Mr Mukundan also warned there was a substantial danger of pollution, either if the vessel was involved in an accident through poor navigation or if the cargo was not properly cared for while it was being held.
The Sirius Star, flagged in Liberia and operated by Vela International, has a deadweight tonnage of 318,000 tonnes and sits 10m above the water level. Its 25-man crew is made up of numerous nationalities, including Britons and Saudis.
“I think they will demand good money because it’s a brand new ship,” said Andrew Mwangura, of the East Africa Seafarers’ Assistance Programme. “I think they have hit the jackpot.”

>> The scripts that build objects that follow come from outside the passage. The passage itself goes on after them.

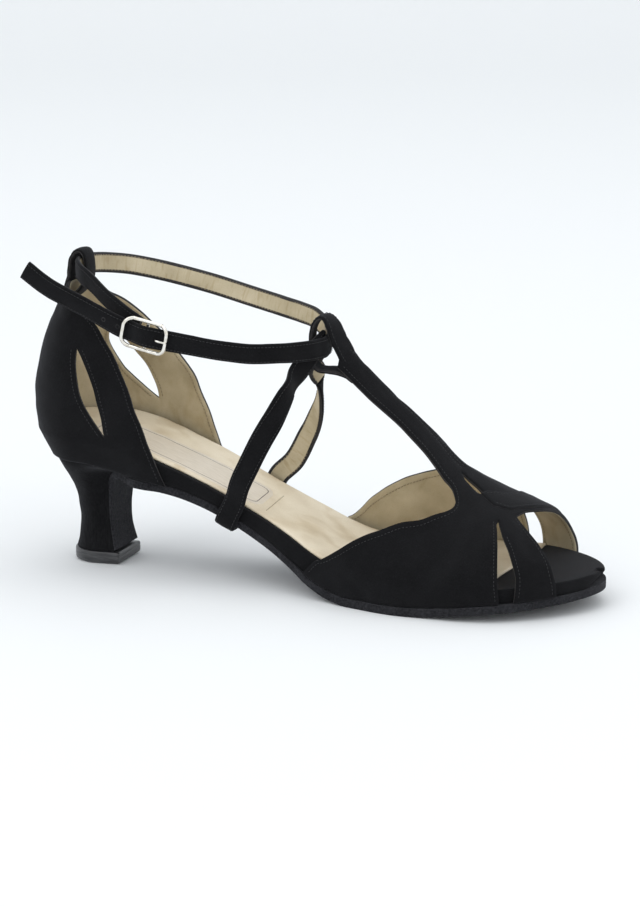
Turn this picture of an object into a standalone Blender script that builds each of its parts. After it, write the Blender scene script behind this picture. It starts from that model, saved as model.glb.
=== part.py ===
"""Ballroom dance sandal for the right foot: T-bar, crossed toe straps and a flared heel.

Metres, +Z up, toe towards +X, inner side of the foot towards +Y. The origin is the middle of
the top lift, on the floor. Stations along the shoe are measured from the back of the insole.
"""
import math
from collections import namedtuple

import bmesh
import bpy
from mathutils import Vector
from mathutils.geometry import delaunay_2d_cdt

MM = 0.001

# Driving sizes
LENGTH = 242 * MM           # last, back to tip; stations are shares of it
HEEL_START = 5.2 * MM       # station of the back of the insole board
TOE_START = 240.4 * MM      # station of its tip
BALL_WIDTH = 78 * MM        # insole board at the ball
HEEL_RISE = 43 * MM         # underside of the waist above the floor, at the back
BOARD = 11.5 * MM           # covered insole board under the heel
OUTSOLE = 3.2 * MM
SOCK = 1.0 * MM             # sock lining on the board
SOCK_INSET = 1.0 * MM       # rim of the board left bare around the sock
SOCK_LENGTH = 208 * MM      # the sock ends behind the toes
WALL = 1.8 * MM             # suede, reinforcement and lining together
GAP = 0.3 * MM              # between pieces that touch
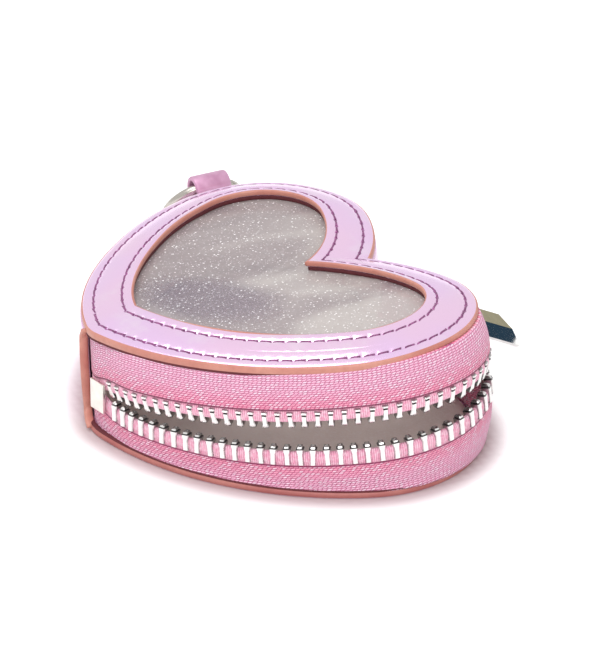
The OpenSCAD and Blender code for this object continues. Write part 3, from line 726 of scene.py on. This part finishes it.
windowLine = heartAt(loopSteps(cover["lineSteps"]), cover["border"] - film["overlap"])[0]
mesh = plateMesh("window_film", windowLine, film["rings"], filmHeight, film["thickness"],
                 moved=lambda points: onCover(points, 1.0))
addObject("window_film", mesh, None, ["cover_film", "flap_film"], glitter)
print("cover made")


# Stitches

def stitchShape(length, width, height, hook):
    # six-sided rings along a bar that dives at both ends and, with a hook, turns inwards at its far end
    path = np.array([[0, -0.50, -0.75], [0, -0.44, -0.1], [0, -0.2, 0.05], [0, 0.2, 0.05], [0, 0.40, 0.0],
                     [-hook * 0.35, 0.47, -0.1], [-hook, 0.52, -0.75]])
    size = np.array([0.5, 0.85, 1.0, 1.0, 1.0, 0.95, 0.7])
    points = path * np.array([width, length, height])
    tangent = unit(np.gradient(points, axis=0))
    aside = unit(np.cross(tangent, [0, 0, 1.0]))
    upward = np.cross(aside, tangent)
    turn = allRound(6)[None, :, None]
    ring = aside[:, None] * np.cos(turn) * width / 2 + upward[:, None] * np.sin(turn) * height / 2
    ring = points[:, None] + size[:, None, None] * ring
    return ring.reshape(-1, 3), gridFaces(len(path), 6, False, True)[0] + capFaces(len(path), 6)


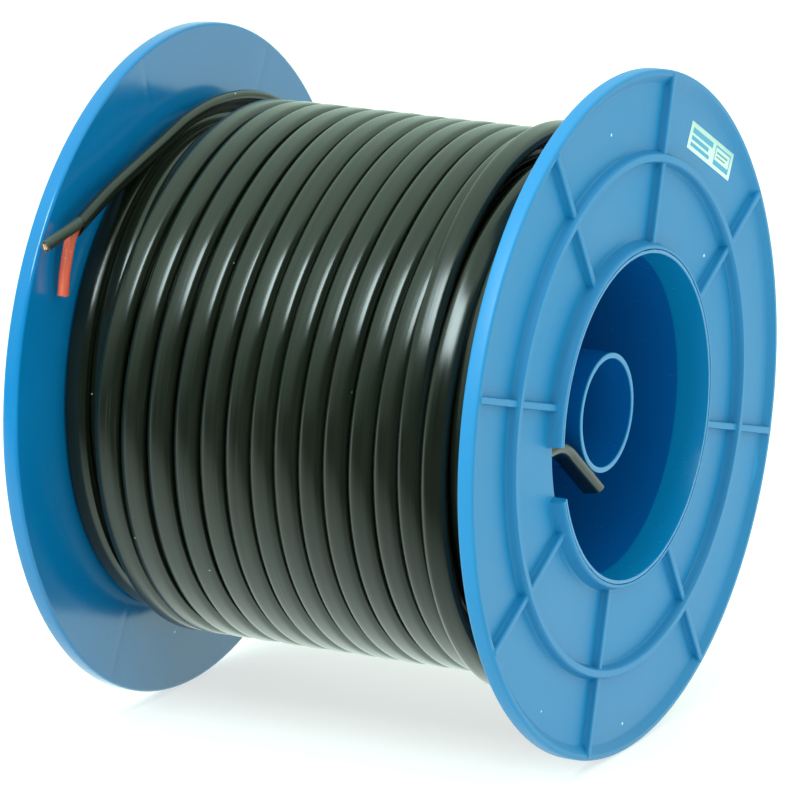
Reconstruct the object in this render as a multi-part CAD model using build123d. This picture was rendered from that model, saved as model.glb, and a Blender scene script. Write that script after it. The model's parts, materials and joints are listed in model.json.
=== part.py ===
from build123d import *
from math import cos, radians, sin, tan
import os

# A wire spool wound with flat twin-core cable. Millimetres.
#
# The model is built in a spool frame: z runs along the spool's axis and points out of the near
# flange, x and y span the flange. At export it is turned so that the axis lies along the part's Y,
# with the near flange at -Y and +Z up. The origin is on the axis, midway between the flanges.

# Flanges
FLANGE_RADIUS = 100.0
INNER_WIDTH = 140.8        # clear width between the flanges
RIM_HEIGHT = 4.9           # inner face to rim top
PLATE = 3.0                # plate thickness
RIM_TOP_RADIUS = 98.3      # inner edge of the flat rim top
RIM_FOOT_RADIUS = 95.9     # where the rim's sloped wall meets the plate
RIM_EDGE_ROUND = 1.1
RING_RADIUS = 74.6         # middle of the ring rib
RING_HEIGHT = 6.0
RING_TOP = 1.9
RING_FOOT = 3.9
COLLAR_HEIGHT = 7.0        # inner face to collar top, proud of the rim
COLLAR_TOP_RADIUS = 49.5
COLLAR_FOOT_RADIUS = 50.8
SPOKES = 8
SPOKE_WIDTH = 2.3
SPOKE_HEIGHT = 5.2
SPOKE_ROUND = 0.9
FIRST_SPOKE = -15.5        # degrees from +x
NOTCH_ANGLE = 187.0        # middle of the notch in the collar
NOTCH_SPAN = 18.9          # degrees

# Barrel and hub
BORE_RADIUS = 47.3
BARREL_RADIUS = 49.9
SPIGOT_RADIUS = 48.45      # barrel end, held in the flange's collar
SLOT_DEPTH = 10.0          # cable slot, measured inward from the flange's inner face
SPINDLE_BORE = 15.75
SPINDLE_OUTER = 17.5
SPINDLE_RECESS = 9.9       # spindle tube end below the collar top
WEB_THICKNESS = 3.0
WEB_SLEEVE = 24.0          # length of the web's collar around the spindle tube
WEB_RIM = 16.0             # length of the web's rim inside the barrel
WEB_WALL = 2.4
BOND_GAP = 0.05            # radial gap between pieces that are bonded or seated together

# Label
LABEL_LENGTH = 32.5
LABEL_WIDTH = 8.2
LABEL_THICKNESS = 0.12
LABEL_RADIUS = 86.7
LABEL_ANGLE = 50.7
LABEL_TILT = -28.9
LABEL_CORNER = 0.8

# Cable
CABLE_WIDTH = 7.7
CABLE_THICKNESS = 4.2
CORE_RADIUS = 1.66
CORE_OFFSET = 1.72         # core centre from the cable's middle
SHEATH_BORE = 1.70
CONDUCTOR_RADIUS = 0.95
CONDUCTOR_BORE = 0.97

# Winding
LAYERS = 7
TURNS = 18                 # turns that fill the width
LAYER_STEP = 4.21
WINDING_START = 50.0
TURN_GROOVE = 1.2
SIDE_GAP = 0.1             # winding to flange
OUTER_LAYER_NEAR = -48.2   # the outer layer's limits along the part's Y
OUTER_LAYER_FAR = 54.7
SIXTH_LAYER_FAR = 62.6
CLIMB_WIDTH = 7.7
CLIMB_TOP = 83.5

# Outer tail: the cable's free end, beside the far flange
TAIL_OFFSET = 65.2         # the tail's plane along the part's Y
TAIL_SLOPE = 16.6          # degrees below -x
TAIL_ROLL = 49.0           # the cable is rolled about its own length, near edge up
TAIL_START = (-21.3, 71.5)
TAIL_LENGTH = 54.5
LEAD_RADIUS = 95.0
LEAD_ANGLE = 30.0
HINGE_GAP = 0.3
PIVOT_STAND_OFF = 1.8      # core pivots, beyond the sheath's mouth

# Stripped core ends
BLACK_LENGTH = 14.7
BLACK_DIRECTION = (-0.957, -0.251, -0.143)
RED_BEND = (-2.4, -6.6, -0.3)
RED_REACH = (-3.8, -17.9, -0.8)
CONDUCTOR_PROUD = 0.25

# Inner tail: the cable's first end, in the bore
INNER_OFFSET = -66.05      # the tail's plane along the part's Y
INNER_LEVEL = -2.5         # height of its straight run through the barrel slot
INNER_LEAD = (-49.7, -45.2)
INNER_CORNER_X = -29.8
INNER_SLOPE = 38.2         # degrees down
INNER_BEND = 18.0
INNER_REACH = 30.4         # from the corner to the cut end

HALF_WIDTH = INNER_WIDTH / 2
COLLAR_TOP = HALF_WIDTH + COLLAR_HEIGHT
HALF_THICKNESS = CABLE_THICKNESS / 2
TO_PART_FRAME = Rot(90, 0, 0)


def face(*points):
    """A flat face from (radius, height) points, ready to be revolved about z."""
    return Plane.XZ * make_face(Polyline(*points, close=True))


def tube(inner, outer, low, high):
    """A plain ring about z."""
    return revolve(face((inner, low), (outer, low), (outer, high), (inner, high)), Axis.Z)


def sector(inner, outer, low, high, middle, span):
    """A block of a ring, span degrees wide about the middle angle."""
    section = face((inner, low), (outer, low), (outer, high), (inner, high))
    return Rot(0, 0, middle - span / 2) * revolve(section, Axis.Z, span)


def spoke(start, end):
    """One stretch of a radial rib along x, with a rounded top."""
    bar = Pos((start + end) / 2, 0, SPOKE_HEIGHT / 2) * Box(end - start, SPOKE_WIDTH, SPOKE_HEIGHT)
    top_edges = bar.edges().filter_by(Axis.X).group_by(Axis.Z)[-1]
    return fillet(top_edges, SPOKE_ROUND)


def flange():
    """One flange with its inner face at z = 0 and its ribbed face towards +z."""
    edge = RIM_EDGE_ROUND
    body = revolve(face(
        (SPIGOT_RADIUS + BOND_GAP, 0),
        (FLANGE_RADIUS - edge, 0),
        (FLANGE_RADIUS - 0.3 * edge, 0.3 * edge),
        (FLANGE_RADIUS, edge),
        (FLANGE_RADIUS, RIM_HEIGHT - edge),
        (FLANGE_RADIUS - 0.3 * edge, RIM_HEIGHT - 0.3 * edge),
        (FLANGE_RADIUS - edge, RIM_HEIGHT),
        (RIM_TOP_RADIUS, RIM_HEIGHT),
        (RIM_FOOT_RADIUS, PLATE),
        (RING_RADIUS + RING_FOOT / 2, PLATE),
        (RING_RADIUS + RING_TOP / 2, RING_HEIGHT),
        (RING_RADIUS - RING_TOP / 2, RING_HEIGHT),
        (RING_RADIUS - RING_FOOT / 2, PLATE),
        (COLLAR_FOOT_RADIUS, PLATE),
        (COLLAR_TOP_RADIUS, COLLAR_HEIGHT),
        (SPIGOT_RADIUS + BOND_GAP, COLLAR_HEIGHT),
    ), Axis.Z)
    for number in range(SPOKES):
        turn = Rot(0, 0, FIRST_SPOKE + number * 360 / SPOKES)
        body += turn * spoke(COLLAR_TOP_RADIUS - 0.8, RING_RADIUS)
        body += turn * spoke(RING_RADIUS, (RIM_TOP_RADIUS + RIM_FOOT_RADIUS) / 2)
    body -= sector(BORE_RADIUS, COLLAR_FOOT_RADIUS + 0.3, PLATE, COLLAR_HEIGHT + 1,
                   NOTCH_ANGLE, NOTCH_SPAN)
    # A key under the notch fills the barrel's cable slot at plate level and stops the barrel turning.
    body += sector(BORE_RADIUS, SPIGOT_RADIUS + 1, 0, PLATE, NOTCH_ANGLE, NOTCH_SPAN - 0.4)
    return body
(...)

November 16: Abdullahi Yusuf, Somalia’s president, says Islamist insurgents now control most of the south of the country, with the exception of the coastal capital and, Baidoa, the provincial seat of parliament
November 15: The Sirius Star, a fully laden Saudi tanker carrying 2m barrels of oil is attacked 450 nautical miles south-east of Mombasa, Kenya, the US Navy says
November 12: Two Somali pirates die in an exchange of fire with the Royal Navy in the Gulf of Aden. Somali Islamists, who have been gaining territory all year, take the port of Merka and the town of Elasha, bringing them within nine miles of Mogadishu, the capital
October 1: The Russian and US navies are given permission by Somalia’s interim government to use force against pirates who hijacked a Ukrainian ship laden with 33 tanks and other military hardware
September 15: European Union foreign ministers approve plans for a possible naval mission to the Horn of Africa to crack down on Somali pirates
The number of pirate acts reported to have occurred or been attempted off the coast of east Africa rose to 84 between January and September, compared with 46 over the same period in 2007, according to the International Maritime Organisation, making it the world’s worst affected region in terms of piracy.
Pirates currently hold 14 ships off the coast of Somalia.
Seven per cent of world oil consumption passed through the Gulf of Aden in 2007, according to Lloyd’s Marine Intelligence Unit.